By Patrick Winderl/Havre Daily Newsfirstname.lastname@example.org
Traffic deaths in this area are three times higher than they were at this time during 2002, the Montana Highway Patrol said.
Six people have been killed in this area since January, compared with two by this time last year, Highway Patrol Sgt. Mark Bosch said Monday. Alcohol or failure to use seat belts were factors in the majority of the deaths, Bosch said.
To combat the increased number of traffic fatalities, patrol officers and Hill County sheriff's deputies have implemented intensified or "saturated" patrols. During a saturated patrol, multiple officers work a single section of highway in search of speeders and drunken drivers.
"Often people pass one officer and speed up because they think there won't be another one on the road," Bosch said.
On Friday, the MHP and the Sheriff's Office conducted a saturated patrol along U.S. Highway 87 between Loma and Havre.
"This weekend was really busy," Bosch said, adding that the highway saw an increased amount of traffic due to events held in the area. Rocky Boy's Pow-Wow, the Montana State Fair in Great Falls, a motorcycle rally in Loma, and preparations for the Great Northern Fair in Havre all contributed to the high number of vehicles on the road, Bosch said.
During the saturated patrol, officers and sheriff's deputies stopped 56 motorists, issued 30 speeding tickets, made one drunken-driving arrest, wrote four citations and two warnings for seat belt violations, three citations and nine warnings for registration violations, and 10 citations and four warnings for insurance violations.
"We're trying to get people to slow down and move away from the patrol cars," Bosch said, adding that people should exercise caution when passing a squad car pulled over on the side of the highway.
"It has been a problem and it continues to be a problem," he said. " In the past we've had several officers hit. We're concerned with officer safety."
The Havre detachment of the MHP and the Hill County Sheriff's Office perform a coordinated saturated patrol every several months, Bosch said. The Highway Patrol conducts at least one a month.
The Havre detachment covers an area stretching from Chester to Phillips County and from Canada to the Missouri River. The unit consists of Bosch and four patrol officers. A fifth officer, a member of the Montana National Guard, was called up to active duty and should return in the next several months, Bosch said.

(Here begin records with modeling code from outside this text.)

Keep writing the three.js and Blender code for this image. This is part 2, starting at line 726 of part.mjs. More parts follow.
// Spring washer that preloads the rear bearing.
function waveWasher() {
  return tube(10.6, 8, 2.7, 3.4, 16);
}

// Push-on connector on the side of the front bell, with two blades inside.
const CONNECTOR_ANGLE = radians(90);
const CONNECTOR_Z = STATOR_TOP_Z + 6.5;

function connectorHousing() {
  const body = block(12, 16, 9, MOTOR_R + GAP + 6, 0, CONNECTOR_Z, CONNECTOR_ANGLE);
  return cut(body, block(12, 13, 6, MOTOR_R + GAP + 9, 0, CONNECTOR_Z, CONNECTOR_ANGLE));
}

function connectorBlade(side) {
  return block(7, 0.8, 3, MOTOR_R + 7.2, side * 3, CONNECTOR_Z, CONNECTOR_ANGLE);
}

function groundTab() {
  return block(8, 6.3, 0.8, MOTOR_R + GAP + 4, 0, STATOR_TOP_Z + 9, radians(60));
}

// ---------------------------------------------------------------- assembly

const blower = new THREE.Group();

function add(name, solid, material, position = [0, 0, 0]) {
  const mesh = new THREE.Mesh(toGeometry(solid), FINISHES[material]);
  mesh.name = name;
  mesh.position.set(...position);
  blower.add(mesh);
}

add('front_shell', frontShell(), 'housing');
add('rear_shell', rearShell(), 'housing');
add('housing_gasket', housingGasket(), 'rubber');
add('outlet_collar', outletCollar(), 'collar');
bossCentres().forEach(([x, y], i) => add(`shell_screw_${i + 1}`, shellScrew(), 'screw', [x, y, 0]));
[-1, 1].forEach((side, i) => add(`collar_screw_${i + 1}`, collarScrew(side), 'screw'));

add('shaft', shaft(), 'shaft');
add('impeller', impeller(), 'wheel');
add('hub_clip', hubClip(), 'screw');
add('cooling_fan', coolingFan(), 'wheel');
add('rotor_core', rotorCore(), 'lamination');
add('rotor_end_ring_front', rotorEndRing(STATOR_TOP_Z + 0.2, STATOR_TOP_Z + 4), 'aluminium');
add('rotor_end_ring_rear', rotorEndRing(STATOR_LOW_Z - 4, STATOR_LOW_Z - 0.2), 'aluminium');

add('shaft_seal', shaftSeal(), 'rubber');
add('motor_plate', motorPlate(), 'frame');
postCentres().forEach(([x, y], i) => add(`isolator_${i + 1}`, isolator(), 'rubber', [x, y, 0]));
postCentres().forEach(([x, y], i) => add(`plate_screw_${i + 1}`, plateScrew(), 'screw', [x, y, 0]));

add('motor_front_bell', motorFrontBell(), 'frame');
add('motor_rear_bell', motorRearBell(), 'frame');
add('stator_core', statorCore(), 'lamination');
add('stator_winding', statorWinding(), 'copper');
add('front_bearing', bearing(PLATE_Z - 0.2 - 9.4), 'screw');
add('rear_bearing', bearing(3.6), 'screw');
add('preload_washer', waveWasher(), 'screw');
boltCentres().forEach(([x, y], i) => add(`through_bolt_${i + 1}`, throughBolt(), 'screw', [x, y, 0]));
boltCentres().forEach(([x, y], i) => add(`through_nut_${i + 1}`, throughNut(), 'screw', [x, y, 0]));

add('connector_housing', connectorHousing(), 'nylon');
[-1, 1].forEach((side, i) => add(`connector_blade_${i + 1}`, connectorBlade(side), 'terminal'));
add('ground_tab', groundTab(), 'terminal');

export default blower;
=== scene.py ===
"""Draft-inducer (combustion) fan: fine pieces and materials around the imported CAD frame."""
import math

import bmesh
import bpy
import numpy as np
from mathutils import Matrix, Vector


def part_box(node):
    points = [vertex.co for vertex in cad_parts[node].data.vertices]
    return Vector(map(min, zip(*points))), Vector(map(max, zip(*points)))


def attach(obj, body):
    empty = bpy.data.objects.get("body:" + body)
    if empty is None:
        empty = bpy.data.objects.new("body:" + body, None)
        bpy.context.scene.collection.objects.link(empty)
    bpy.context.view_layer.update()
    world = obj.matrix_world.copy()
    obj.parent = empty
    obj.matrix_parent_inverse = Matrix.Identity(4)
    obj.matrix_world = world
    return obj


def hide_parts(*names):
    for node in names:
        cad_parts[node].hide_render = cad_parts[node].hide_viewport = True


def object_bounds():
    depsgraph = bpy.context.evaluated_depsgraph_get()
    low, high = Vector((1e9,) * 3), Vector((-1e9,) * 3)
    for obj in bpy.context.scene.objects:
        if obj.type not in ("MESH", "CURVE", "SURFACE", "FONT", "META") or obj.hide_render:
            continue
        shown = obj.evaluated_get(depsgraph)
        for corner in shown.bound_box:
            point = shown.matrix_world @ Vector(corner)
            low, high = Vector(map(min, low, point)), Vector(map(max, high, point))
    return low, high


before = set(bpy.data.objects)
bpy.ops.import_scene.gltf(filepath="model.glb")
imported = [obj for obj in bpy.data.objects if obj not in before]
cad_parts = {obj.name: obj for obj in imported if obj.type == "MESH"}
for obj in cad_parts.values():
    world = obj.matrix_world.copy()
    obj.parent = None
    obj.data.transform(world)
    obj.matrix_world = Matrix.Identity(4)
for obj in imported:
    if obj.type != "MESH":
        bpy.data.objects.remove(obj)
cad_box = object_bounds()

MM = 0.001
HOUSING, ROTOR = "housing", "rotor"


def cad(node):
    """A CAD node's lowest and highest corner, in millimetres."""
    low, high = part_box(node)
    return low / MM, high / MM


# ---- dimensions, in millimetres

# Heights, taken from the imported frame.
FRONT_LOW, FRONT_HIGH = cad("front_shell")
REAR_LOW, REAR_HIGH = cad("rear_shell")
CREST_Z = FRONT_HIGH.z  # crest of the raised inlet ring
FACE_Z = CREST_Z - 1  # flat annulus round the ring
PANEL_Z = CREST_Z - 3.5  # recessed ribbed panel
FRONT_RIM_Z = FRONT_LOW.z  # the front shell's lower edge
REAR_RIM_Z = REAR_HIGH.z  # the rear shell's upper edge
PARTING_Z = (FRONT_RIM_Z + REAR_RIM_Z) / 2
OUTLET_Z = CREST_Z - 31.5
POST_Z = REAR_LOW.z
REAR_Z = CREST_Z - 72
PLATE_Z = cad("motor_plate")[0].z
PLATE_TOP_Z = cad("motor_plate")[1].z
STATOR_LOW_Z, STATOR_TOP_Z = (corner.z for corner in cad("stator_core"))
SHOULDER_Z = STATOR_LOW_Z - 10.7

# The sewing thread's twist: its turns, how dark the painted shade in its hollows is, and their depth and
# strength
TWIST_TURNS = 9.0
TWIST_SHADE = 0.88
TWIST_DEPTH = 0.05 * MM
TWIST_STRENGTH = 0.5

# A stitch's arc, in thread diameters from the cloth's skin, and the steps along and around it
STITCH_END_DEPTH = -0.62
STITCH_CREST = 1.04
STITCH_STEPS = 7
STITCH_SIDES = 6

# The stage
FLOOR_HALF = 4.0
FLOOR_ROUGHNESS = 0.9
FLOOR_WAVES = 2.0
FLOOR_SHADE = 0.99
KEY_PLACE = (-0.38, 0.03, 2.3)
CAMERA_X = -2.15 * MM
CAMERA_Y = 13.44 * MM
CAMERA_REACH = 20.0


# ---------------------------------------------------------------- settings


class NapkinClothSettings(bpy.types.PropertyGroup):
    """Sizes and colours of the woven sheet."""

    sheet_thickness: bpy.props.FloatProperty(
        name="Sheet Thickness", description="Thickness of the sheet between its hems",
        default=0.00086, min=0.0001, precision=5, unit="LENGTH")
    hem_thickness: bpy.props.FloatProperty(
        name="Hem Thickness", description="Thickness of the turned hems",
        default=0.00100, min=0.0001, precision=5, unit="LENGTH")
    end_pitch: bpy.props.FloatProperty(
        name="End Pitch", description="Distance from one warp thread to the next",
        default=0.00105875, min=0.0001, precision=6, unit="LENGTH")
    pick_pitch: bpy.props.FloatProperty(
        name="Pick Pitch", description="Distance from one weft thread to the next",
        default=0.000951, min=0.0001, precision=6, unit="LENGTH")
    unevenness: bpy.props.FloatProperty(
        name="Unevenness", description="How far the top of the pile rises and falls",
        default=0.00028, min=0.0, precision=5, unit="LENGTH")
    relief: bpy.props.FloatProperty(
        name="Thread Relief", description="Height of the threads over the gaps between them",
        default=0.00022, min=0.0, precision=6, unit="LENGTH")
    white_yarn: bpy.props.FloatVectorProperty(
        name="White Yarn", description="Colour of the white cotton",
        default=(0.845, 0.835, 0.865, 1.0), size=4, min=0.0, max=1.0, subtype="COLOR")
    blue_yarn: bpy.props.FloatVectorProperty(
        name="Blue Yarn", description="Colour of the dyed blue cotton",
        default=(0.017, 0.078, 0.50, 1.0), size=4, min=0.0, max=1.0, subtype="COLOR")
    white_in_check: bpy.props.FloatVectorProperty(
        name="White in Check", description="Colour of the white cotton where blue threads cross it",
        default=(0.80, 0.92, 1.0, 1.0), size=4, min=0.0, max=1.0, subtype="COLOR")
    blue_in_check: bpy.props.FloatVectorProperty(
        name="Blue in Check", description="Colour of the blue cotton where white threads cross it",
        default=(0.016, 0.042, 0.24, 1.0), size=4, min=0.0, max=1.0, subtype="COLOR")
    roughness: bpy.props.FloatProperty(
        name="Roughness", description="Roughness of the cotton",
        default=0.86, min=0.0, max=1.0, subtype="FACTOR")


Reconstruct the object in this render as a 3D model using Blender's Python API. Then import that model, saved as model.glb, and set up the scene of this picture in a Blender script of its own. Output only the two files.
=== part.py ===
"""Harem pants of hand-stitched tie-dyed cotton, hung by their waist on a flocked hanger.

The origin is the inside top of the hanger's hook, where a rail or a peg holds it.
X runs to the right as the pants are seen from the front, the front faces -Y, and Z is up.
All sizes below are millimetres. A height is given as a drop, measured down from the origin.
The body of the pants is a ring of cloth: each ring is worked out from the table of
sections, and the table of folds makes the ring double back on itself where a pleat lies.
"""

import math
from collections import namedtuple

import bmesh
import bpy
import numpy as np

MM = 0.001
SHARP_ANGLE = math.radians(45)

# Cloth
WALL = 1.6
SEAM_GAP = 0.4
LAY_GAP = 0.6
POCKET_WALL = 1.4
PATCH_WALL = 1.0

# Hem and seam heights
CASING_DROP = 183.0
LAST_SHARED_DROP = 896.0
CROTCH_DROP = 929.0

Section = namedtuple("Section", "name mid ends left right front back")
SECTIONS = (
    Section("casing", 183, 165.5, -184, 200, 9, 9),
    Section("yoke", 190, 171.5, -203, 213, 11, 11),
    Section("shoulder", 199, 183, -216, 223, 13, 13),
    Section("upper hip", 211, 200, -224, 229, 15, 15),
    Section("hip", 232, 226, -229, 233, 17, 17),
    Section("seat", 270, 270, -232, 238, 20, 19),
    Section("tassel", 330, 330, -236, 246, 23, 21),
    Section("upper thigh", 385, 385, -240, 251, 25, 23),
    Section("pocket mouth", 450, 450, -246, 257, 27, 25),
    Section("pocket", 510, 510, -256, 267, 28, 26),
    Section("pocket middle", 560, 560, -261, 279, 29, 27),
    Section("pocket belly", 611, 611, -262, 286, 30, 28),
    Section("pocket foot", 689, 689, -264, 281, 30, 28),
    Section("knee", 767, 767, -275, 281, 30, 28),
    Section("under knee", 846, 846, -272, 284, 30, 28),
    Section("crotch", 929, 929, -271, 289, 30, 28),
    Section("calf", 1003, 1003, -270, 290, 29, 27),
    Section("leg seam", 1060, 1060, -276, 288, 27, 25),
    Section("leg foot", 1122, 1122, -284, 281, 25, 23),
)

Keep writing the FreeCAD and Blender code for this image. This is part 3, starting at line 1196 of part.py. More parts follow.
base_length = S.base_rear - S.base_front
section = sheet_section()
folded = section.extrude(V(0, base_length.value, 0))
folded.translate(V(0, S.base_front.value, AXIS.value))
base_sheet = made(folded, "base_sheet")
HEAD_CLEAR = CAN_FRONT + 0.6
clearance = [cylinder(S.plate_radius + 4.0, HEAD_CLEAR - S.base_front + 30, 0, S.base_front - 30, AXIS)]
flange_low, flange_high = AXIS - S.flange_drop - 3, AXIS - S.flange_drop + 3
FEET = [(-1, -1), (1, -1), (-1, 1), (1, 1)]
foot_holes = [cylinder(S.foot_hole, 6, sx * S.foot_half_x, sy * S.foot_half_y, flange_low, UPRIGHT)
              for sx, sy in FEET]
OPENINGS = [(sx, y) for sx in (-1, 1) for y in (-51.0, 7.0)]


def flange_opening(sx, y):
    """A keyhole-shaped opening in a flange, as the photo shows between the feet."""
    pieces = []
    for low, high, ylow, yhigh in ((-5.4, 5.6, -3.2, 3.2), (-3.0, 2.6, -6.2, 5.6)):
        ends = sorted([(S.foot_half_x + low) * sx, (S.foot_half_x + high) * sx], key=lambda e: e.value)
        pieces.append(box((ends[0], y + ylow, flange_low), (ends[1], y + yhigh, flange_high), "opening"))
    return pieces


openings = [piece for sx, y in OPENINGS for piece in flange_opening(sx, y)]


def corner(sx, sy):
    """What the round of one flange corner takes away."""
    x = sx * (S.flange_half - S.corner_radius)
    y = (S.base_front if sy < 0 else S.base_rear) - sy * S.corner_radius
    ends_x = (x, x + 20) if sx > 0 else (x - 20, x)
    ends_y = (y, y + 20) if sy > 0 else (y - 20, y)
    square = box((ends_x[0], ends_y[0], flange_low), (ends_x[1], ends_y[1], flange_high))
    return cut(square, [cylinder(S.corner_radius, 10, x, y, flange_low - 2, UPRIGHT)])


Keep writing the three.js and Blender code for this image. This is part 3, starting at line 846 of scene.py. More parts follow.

This year, five fatal crashes in north-central Montana have claimed a total of six lives. This year has also seen slight increases in drunken driving arrests and seat belt violations, Bosch said.
This year, patrol officers have made 42 DUI arrests, compared with 37 last year. Through July, officers have issued 320 seat belt tickets compared with 281 in 2002.
Officers have written more citations this year than last year, despite having driven fewer miles, Bosch said. Since Jan. 1, officers with the Havre detachment have driven a combined total of 103,068 miles, and issued 1,830 tickets. Last year at this time, officers from the detachment had driven 118,000 miles, and issued 1,789.
Although the number of fatal wrecks has increased since last year, there have been fewer crashes overall, Bosch said. The Havre detachment has investigated 125 crashes this year, compared with 150 last year, he said.
The five fatal crashes in north-central Montana so far this year were:
On Feb. 20, Bart Wilson, 32, was killed in a single-vehicle accident near Big Sandy.
Luke Blackwell, 11, was killed in a single-vehicle crash 17 miles north of Zurich on June 8.
On June 19, Ronald "Super" Doney was killed in a single-vehicle crash south of Fort Belknap.
Three days later, two local women were killed in a single- vehicle crash. Angie Swan, 24, of Havre and Jennifer DeCoteau, 28, of Rocky Boy, were killed when their vehicle rolled along U.S. Highway 87 between Havre and Box Elder.
On July 21, Lance Parker Sr., 33, of Rocky Boy was killed in a single-vehicle crash along U.S. 87 near Big Sandy.
According to information from the MHP:
Most fatal collisions occur during the summer months.
Drivers and passengers are more likely to be killed on primary highways than any other roadways.
Single-vehicle collisions account for most of the deaths.
People over age 36 are most likely to be killed.
Alcohol is a factor in a third of all fatal crashes.
More than half of all people killed are not wearing seat belts.
Seat belt use among drivers varies, Bosch said, adding that people are much more likely to be killed when they fail to buckle up.
"Some days, everyone's wearing a seat belt, and some days, you find a lot who aren't," he said. "A lot of our fatals are from people getting ejected."
Despite the best efforts of Highway Patrol officers, Bosch acknowledged that drivers themselves have the most control over their safety.
"It's kind of beyond our control," he said. "You can't be everywhere at once."